| Unit Project |
|
The primary objective of the unit project is to have the students explore
a programming language concept or problem in greater depth than is possible
with the standard lecture and machine problems.
Those of you who are signed up for 4 hours of credit for CS 421
will need to complete a unit project. The deadlines are listed to
the right of this page. You are encouraged to work in groups of two to
three people, although you may work alone. You should expect about two MP's worth of work for
each person involved in the project. You may do any of the following:
- pick a project topic from the list below
- find a research paper published in ACM or IEEE that details a
programming language concept, and implement it.
- develop a project idea of your own, based on previous experience or
research interests.
Write a one page proposal that details the scope of your project and an
implementation schedule. If you are basing your project on a paper, cite
the paper and provide a URL to a PDF or postscript version. Be sure to
include a description of the target language you want to work on, the
concept you want to implement, and an outline of how you would like to to
demonstrate your project at the end of the semester. Also, give a clear
outline of each individual's responsibility in the project.
Your proposals are due by June 23. You should submit your proposal
electronically, in plain text form contained
in the body of an e-mail message (no attachments please). It should be not
more than 2 pages long, and is expected to be around a page. Feel free to ask for an appointment to discuss the
project proposal with me before the proposals are due.
Some of the projects below are based on
LLVM, a compiler framework that
has been developed in Prof. Adve's group over the past several years and has been
distributed in open-source form since Oct. 2003. It has begun to attract
a number of users and developers in the open-source and research
communities outside UIUC. LLVM is based on a
language-independent, typed assembly language that serves
both as the compiler's internal representation and as the
persistent "bytecode" representation for programs.
LLVM is designed to support effective analysis and optimization of
programs from arbitrary source-level languages (but does not aim to
support language-specific techniques).
They currently have front-ends for C and C++, based on GCC 3.4.

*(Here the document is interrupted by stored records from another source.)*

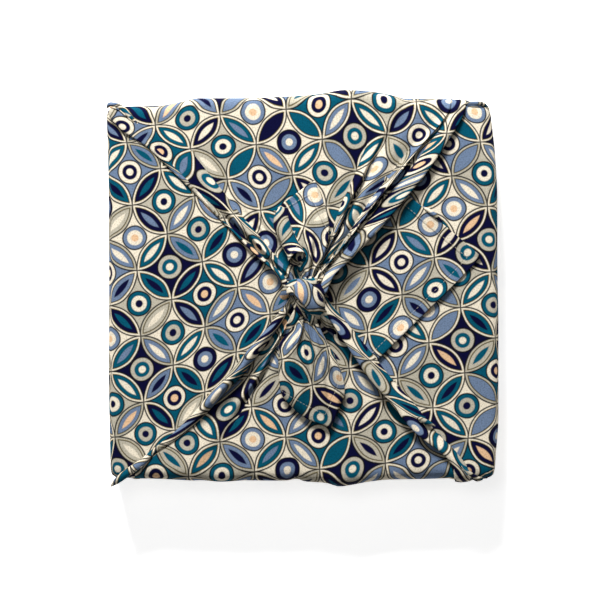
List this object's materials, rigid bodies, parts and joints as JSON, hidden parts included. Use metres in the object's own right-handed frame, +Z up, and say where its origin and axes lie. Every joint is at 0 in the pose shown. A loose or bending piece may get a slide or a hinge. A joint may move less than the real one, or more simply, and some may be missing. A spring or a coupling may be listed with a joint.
{
  "type": "furoshiki wrap",
  "caption": "Square cotton wrapping cloth folded and tied round a flat square parcel, with a knot and free tails on top.",
  "frame": {"origin": "middle of the underside, on the surface that the bundle rests on", "axes": "+Z up, away from the surface; +X towards the right side, where the free corner of the upper flap points; +Y towards the side that the upper gathered corner comes from"},
  "size_m": [0.3, 0.3027, 0.0755],
  "materials": {
    "printed_cotton": "matt woven cotton with an all-over print"
  },
  "bodies": {
    "root": {"furoshiki_cloth": "printed_cotton"}
  },
  "joints": []
}
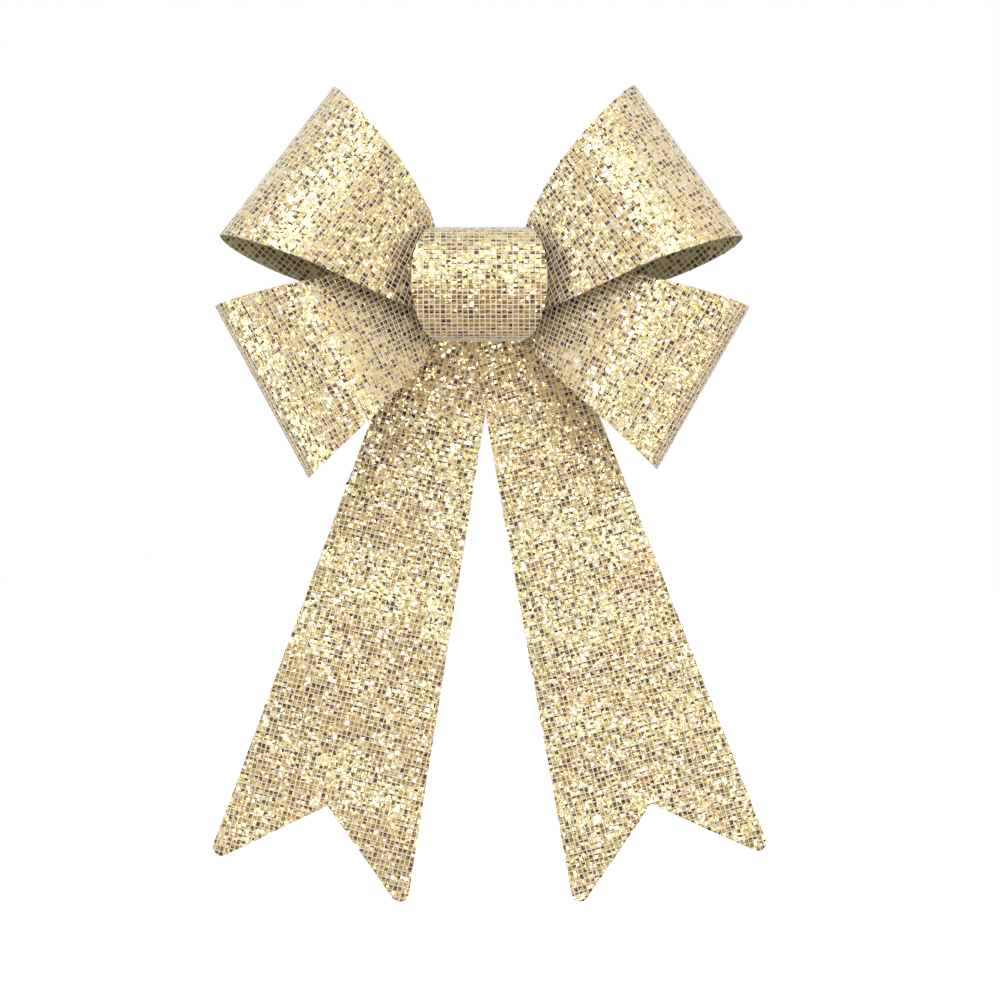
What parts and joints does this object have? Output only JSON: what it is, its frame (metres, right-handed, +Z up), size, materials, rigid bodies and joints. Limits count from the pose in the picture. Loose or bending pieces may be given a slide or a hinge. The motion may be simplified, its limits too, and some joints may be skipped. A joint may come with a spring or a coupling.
{
  "type": "cheer hair bow",
  "caption": "Layered hair bow of stiff woven glitter ribbon: fold-over loops round a barrel knot, swallow-tailed streamers, and a sprung alligator clip behind.",
  "frame": {"origin": "the middle of the clip's mouth, on the bow's centre line and level with the middle of the knot", "axes": "+Z up as worn, -Y out of the bow's face, +Y into the hair, +X to the right of someone looking at the bow"},
  "size_m": [0.1901, 0.0555, 0.2763],
  "materials": {
    "gold_ribbon": "metallic gold foil under a pearl net",
    "nylon_tie": "satin",
    "hot_glue": "translucent satin",
    "felt": "matt felt",
    "clip_steel": "nickel plated",
    "pin_steel": "satin",
    "spring_wire": "satin"
  },
  "bodies": {
    "bow": {"upper_left_loop": "gold_ribbon", "upper_right_loop": "gold_ribbon", "lower_left_loop": "gold_ribbon", "lower_right_loop": "gold_ribbon", "left_tail": "gold_ribbon", "right_tail": "gold_ribbon", "knot_band": "gold_ribbon", "centre_tie": "nylon_tie", "tail_glue": "hot_glue", "clip_glue": "hot_glue", "felt_backing": "felt", "clip_plate": "clip_steel", "clip_pivot_pin": "pin_steel", "clip_spring": "spring_wire"},
    "jaw": {"clip_jaw": "clip_steel"}
  },
  "joints": [
    {"name": "clip_jaw_hinge", "type": "hinge", "parent": "bow", "child": "jaw", "pos_m": [0.014, 0.0019, 0], "axis": [0, 0, -1], "range_deg": [0, 25], "stiffness_Nm_per_rad": 0.12, "springref_deg": -51.57, "deforming": ["clip_spring"]}
  ]
}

The LLVM compiler system supports sophisticated
link-time optimizations, just-in-time or static code generation (for x86
or Sparc), and they are developing a novel runtime optimization system.
Technically, the LLVM instruction set uses RISC-like instructions, but
with an infinite single-assignment register set, and a rich
language-independent type system. It is a very small, elegant instruction
set and can be understood in an afternoon.
There is extensive help available for LLVM developers. This includes a
rich set of detailed documentation, an active mailing list
(llvmdev@cs.uiuc.edu) for LLVM-related questions,
and (for people at UIUC) anyone in Prof. Adve's group.
See the LLVM Web pages
for information, documentation, and how to install the code.
Here are some potential project ideas. All these suggestions either involve
writing standalone projects using OCAML or in the LLVM framework using C++.
- COOL front-end to LLVM
-
Write a translator from the COOL
Abstract Syntax Tree to LLVM. Some of most interesting aspect will be
implementing classes and run-time type inquiries (case) using
the low-level types available in LLVM. A 3-person team should also
implement Garbage Collection for COOL, which requires the compiler to
generate information about pointers for our existing GC library.
- OCAML front-end to LLVM
-
Write a translator for the
functional subset of OCAML subset to LLVM. A relatively easy but
limited approach would be to use the simple lexer, parser, and AST we
use for MP4. A more ambitious approach would be to retarget parts of
the complete OCAML parser from INRIA. A key interesting aspect will be
implementing closures efficiently in LLVM. A 3-person team should
to incorporate a public-domain Garbage Collection library.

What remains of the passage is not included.